start Data lines
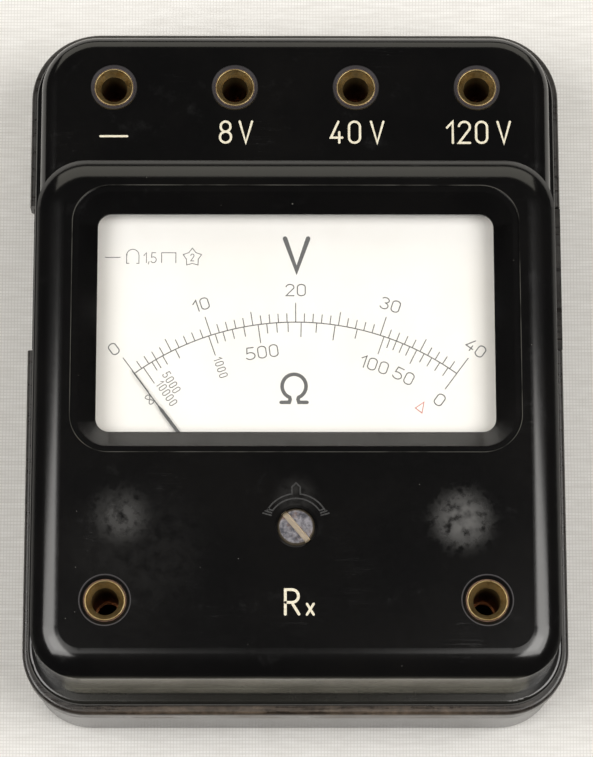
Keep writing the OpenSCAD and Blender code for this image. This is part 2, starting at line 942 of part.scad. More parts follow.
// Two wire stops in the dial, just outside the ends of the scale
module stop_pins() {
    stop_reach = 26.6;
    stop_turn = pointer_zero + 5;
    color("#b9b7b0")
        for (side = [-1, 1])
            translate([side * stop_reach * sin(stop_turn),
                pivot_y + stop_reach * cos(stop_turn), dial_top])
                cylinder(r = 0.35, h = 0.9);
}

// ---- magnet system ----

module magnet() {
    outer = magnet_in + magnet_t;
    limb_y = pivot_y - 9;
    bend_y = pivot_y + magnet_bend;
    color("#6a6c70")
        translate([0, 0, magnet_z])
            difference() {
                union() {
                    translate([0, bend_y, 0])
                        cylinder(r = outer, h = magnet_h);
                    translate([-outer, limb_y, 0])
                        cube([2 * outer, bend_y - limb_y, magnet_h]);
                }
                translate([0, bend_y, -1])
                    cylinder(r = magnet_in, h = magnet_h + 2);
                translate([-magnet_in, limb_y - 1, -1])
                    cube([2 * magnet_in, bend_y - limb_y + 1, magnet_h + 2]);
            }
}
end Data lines
Exercise aim ->
Give the material above again, word for word.

Full answer ->
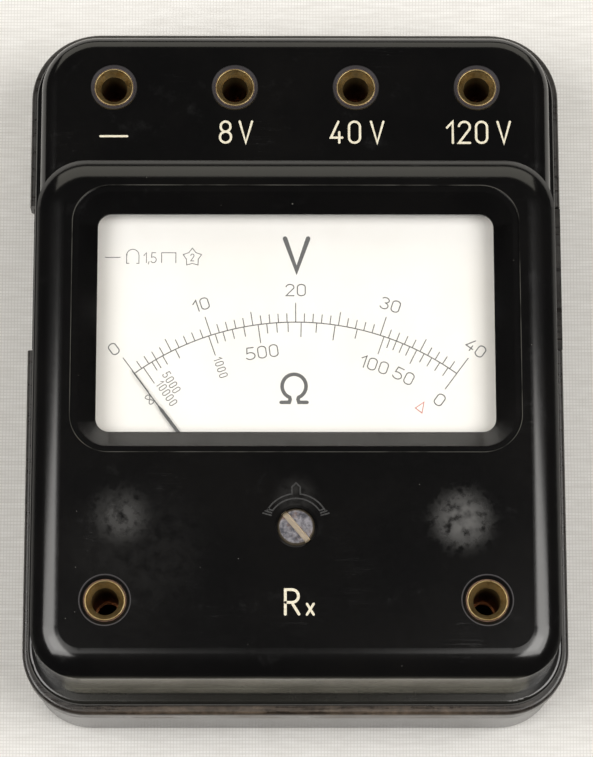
Keep writing the OpenSCAD and Blender code for this image. This is part 2, starting at line 942 of part.scad. More parts follow.
// Two wire stops in the dial, just outside the ends of the scale
module stop_pins() {
    stop_reach = 26.6;
    stop_turn = pointer_zero + 5;
    color("#b9b7b0")
        for (side = [-1, 1])
            translate([side * stop_reach * sin(stop_turn),
                pivot_y + stop_reach * cos(stop_turn), dial_top])
                cylinder(r = 0.35, h = 0.9);
}

// ---- magnet system ----

module magnet() {
    outer = magnet_in + magnet_t;
    limb_y = pivot_y - 9;
    bend_y = pivot_y + magnet_bend;
    color("#6a6c70")
        translate([0, 0, magnet_z])
            difference() {
                union() {
                    translate([0, bend_y, 0])
                        cylinder(r = outer, h = magnet_h);
                    translate([-outer, limb_y, 0])
                        cube([2 * outer, bend_y - limb_y, magnet_h]);
                }
                translate([0, bend_y, -1])
                    cylinder(r = magnet_in, h = magnet_h + 2);
                translate([-magnet_in, limb_y - 1, -1])
                    cube([2 * magnet_in, bend_y - limb_y + 1, magnet_h + 2]);
            }
}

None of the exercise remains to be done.